Figure 3 lists the time to completion for the Text Set of items.

Figure 4 lists the time to completion for the Numbered Set of items.

Table 2 lists the mean ratings of agreements with the items on interface assessment for each of the eight versions.

See Table 2

Discussion

Interface designs for questionnaires can vary in terms of division of forms into smaller and smaller parts. At one end are form-based questionnaires that try to present questionnaires as whole forms as they would appear on paper. At the other end are item-based questionnaires that present only one item at a time. The task nature of filling out a questionnaire may vary from a straight linear entry of answers to questions to a nonlinear jumping around. When entry is linear, the interface should support a smooth transition from one item to the next with minimal action on the part of the respondent. The eight versions did not differ substantially in this regard. Forward entry of items was supported either by scrolling down or clicking on the "Next" link.

When the task is nonlinear, the interface should support nonlinear access to items so that the respondent does not need to scroll or page through all of the items to get to the required item. In this regard the results indicated that without an index, scrolling was superior to many pages in the item-based version.

When semantic indexes were provided, they were used to access items when only semantic information was provided. Time to complete entry tasks was significantly shorter when indexes were provided than when they were not provided. Numeric indexes were of little use however, when only semantic information was given.
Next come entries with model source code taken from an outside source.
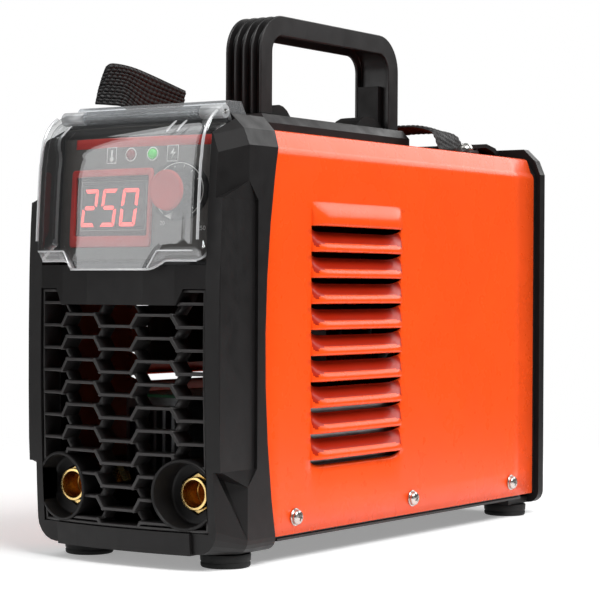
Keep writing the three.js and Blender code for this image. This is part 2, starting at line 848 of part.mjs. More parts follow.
// A channel inside the cover's lower edge, with a lip that closes the gap under the cover.
function basePan() {
  const half = SHELL_HALF - SHEET - GAP;
  const floor = PAN_Z0 + SHEET;
  const section = [
    [half, PAN_Z0],
    [half, PAN_TOP],
    [half - SHEET, PAN_TOP],
    [half - SHEET, floor],
    [SHEET - half, floor],
    [SHEET - half, PAN_TOP],
    [-half, PAN_TOP],
    [-half, PAN_Z0],
  ];
  const y1 = SHELL_Y1 - 12 - GAP;
  let part = prismY(section, SHELL_Y0 + 4, y1);
  for (const side of [-1, 1]) {
    const x = side * (SHELL_HALF - 1.5);
    part = part.add(box(x - 1.5, x + 1.5, SHELL_Y0 + 18, y1 - 2, PAN_Z0, floor));
  }
  for (const y of SCREW_YS) {
    part = part.subtract(turnedX(rod(2.3, 140), -70, y, SCREW_Z, 12));
  }
  return part;
}

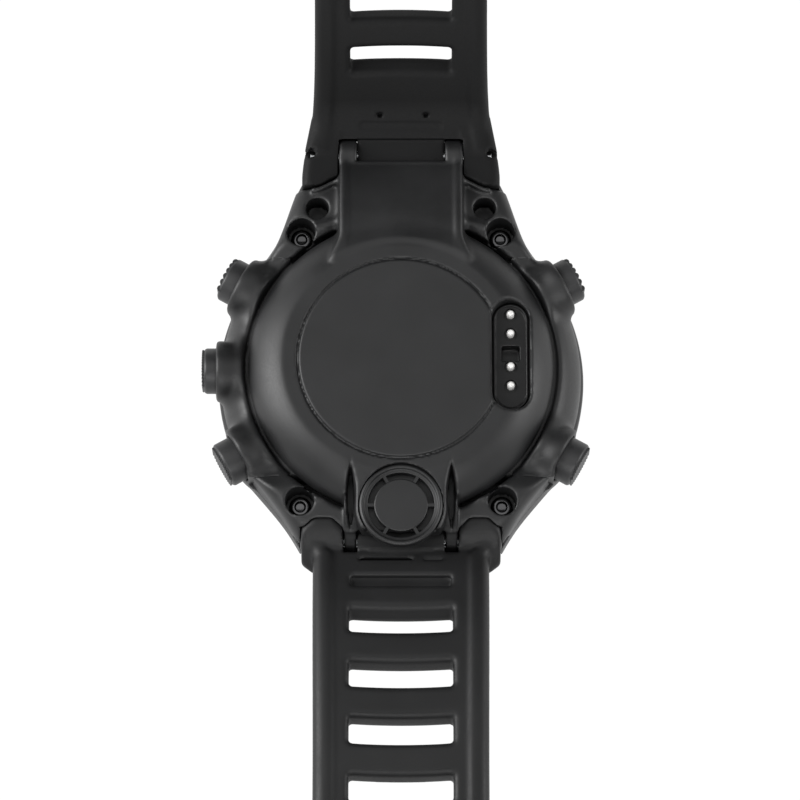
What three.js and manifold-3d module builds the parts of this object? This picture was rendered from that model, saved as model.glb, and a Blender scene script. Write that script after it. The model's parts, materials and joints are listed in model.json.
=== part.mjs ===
// Wrist dive computer, lying on its crystal with both straps attached.
// Millimetres. +Z points out of the case back, +Y to 12 o'clock and +X to 9 o'clock, which is on
// the right when the back is seen. The origin is the centre of the crystal's outer face.
import * as THREE from "three";
import { mergeVertices } from "three/addons/utils/BufferGeometryUtils.js";
import Module from "manifold-3d";

const wasm = await Module();
wasm.setup();

// ---- driving dimensions ------------------------------------------------------------------------
const ROUND = 36; // sides of the case's large circles
const INNER = 24; // sides of rings and discs inside the case
const SMALL = 12; // sides of buttons, screws and pins
const TINY = 8; // sides of charging contacts
const GAP = 0.1; // fixed pieces that face each other
const PLAY = 0.3; // between pieces that turn past each other

const BEZEL_R = 25; // widest point of the case
const BEZEL_TOP = 5.7; // bezel height above the crystal plane
const CAVITY_R = 18.4; // round hollow of the middle case
const FLANK_R = 24.6; // middle case beside the bezel
const SPLIT_R = 21.2; // edge of the rear cover's dome
const SPLIT_Z = 12.3; // top of the middle case wall
const PAD_Z = 8.3; // top of the lugs, under the rear cover's corner pads
const PAD_TOP = 13.2; // top of the corner pads
const BACK_Z = 17; // flat disc that meets the wrist
const DISC_R = 13.75; // radius of that disc
const CEILING_Z = 14.9; // inner face of the rear cover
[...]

On the other hand when item numbers were given, the numeric indexes were highly efficient and task completion times were significantly shorter than all other versions.

Improvements….this suggests that best design will be one that accommodates the different questionnaire entry tasks from initial linear order to nonlinear access due to changes as function of edits, entry of missing information, or access to external files for information.

Semantic divisions help to set contexts during linear entry and aid in search for items on the basis on content.